Participatory Design at Lingnan: Designing with and for the Elderly

 

"We should embrace the struggle of a design process as part of learning and growth. It is critical to use different perspectives during the design process to create change."

Ms Sher Vogel, MIT D-Lab Global Trainings Manager, Massachusetts Institute of Technology

 

On the 25th and 26th of November, 40 elderly, students, staff, and entrepreneurs gathered at Lingnan with Sher Vogel from MIT for a Participatory Design Workshop. In this workshop, Sher guided the participants through a Design-with-Users approach for elderly-related need analyses and conducted a session of rapid prototyping with our elderly participants. The Design Workshop was generously funded by Jockey Club “We Care, We Serve & We Learn @ Tuen Mun” Programme. Elderly participants were neighbours in the community, participations were open to all and free. This workshop is part of the efforts from the University to offer life-long learning opportunities for its community members.

 

Workshop pictures

 

Most people associate the word “design” with computer graphics and visually pleasing artwork in a museum, but we think it can be much more. With a team of inter-disciplinary and entrepreneurial individuals, Lingnan Entrepreneurship Initiative (LEI) believes that design is a tool for our everyday life, a mindset to improve human conditions, and an attitude to create significant impact. Services, products, learning and research all have elements of design. Innovations that change our lives incorporate various degrees of good design, simple or complex.

 

To design adequate services and products for an ageing society, LEI had invited Sher Vogel, the MIT D-Lab Global Trainings Manager of Massachusetts Institutes of Technology, to conduct a participatory design (PD) workshop with elderly, students, staff, and entrepreneurs. Under Sher’s guidance, the team of participants deployed various design tools to investigate the needs of the elderly. This valuable learning opportunity also provided an occasion for the general public a chance to learn about different design principles.

 

The PD workshop employs Problem Framing Wheels as a design tool to help participants dissect and identify the essential needs of the elderly using a Design with Users Approach. Using such tools, participants of the workshop identified that urban mobility, better food consumption, and greater accessibility to information are the three areas where better services or products are needed. 

 

This approach allowed the teams to successfully identify pressing needs, such as how a redesigned wheelchair can improve the mobility of the elderly in an urban setting.
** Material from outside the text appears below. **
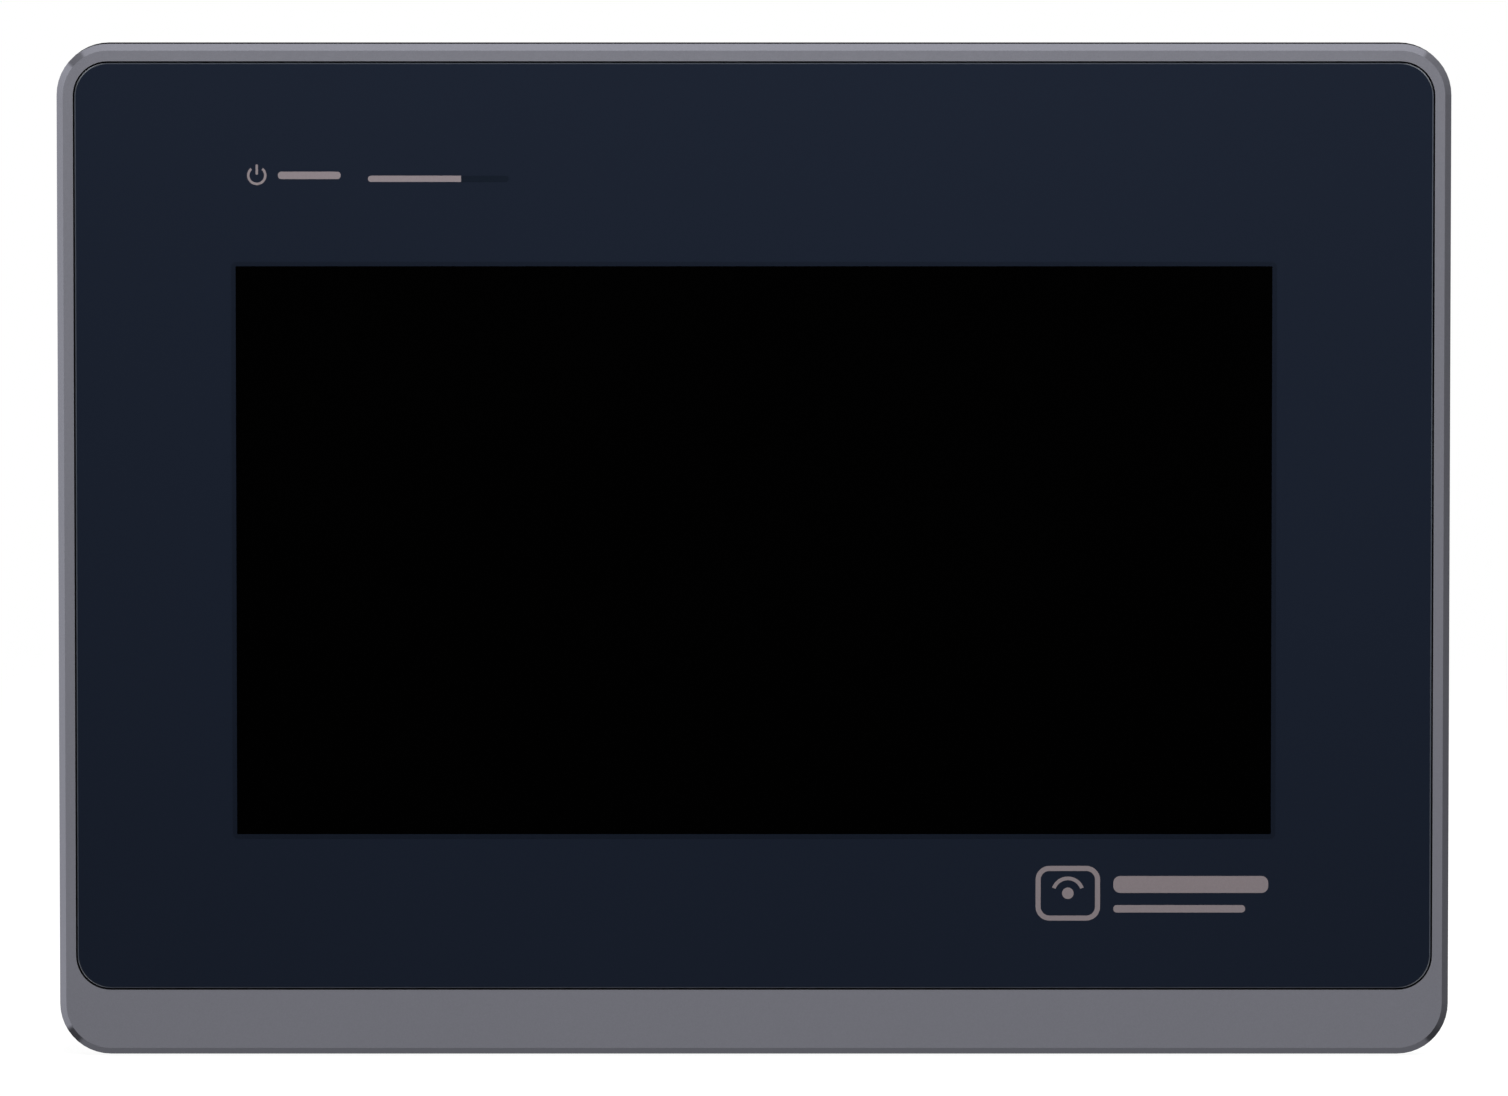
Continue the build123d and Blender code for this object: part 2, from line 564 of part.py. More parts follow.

In a survey using a sketch prototype of a wheelchair, participants identified agility for better navigation, installation of standing aids, and affordable pricing as the top three features that should be included when redesigning a wheelchair. To make this a reality, LEI has started the co-development process with elderly for an improved version of wheelchairs. In addition, LEI will further develop more workshops and training with MIT Hong Kong Innovation Node to kindle more opportunity for Inclusive Business and Innovation and promote the idea of lifelong learning for community members in Tuen Mun and beyond.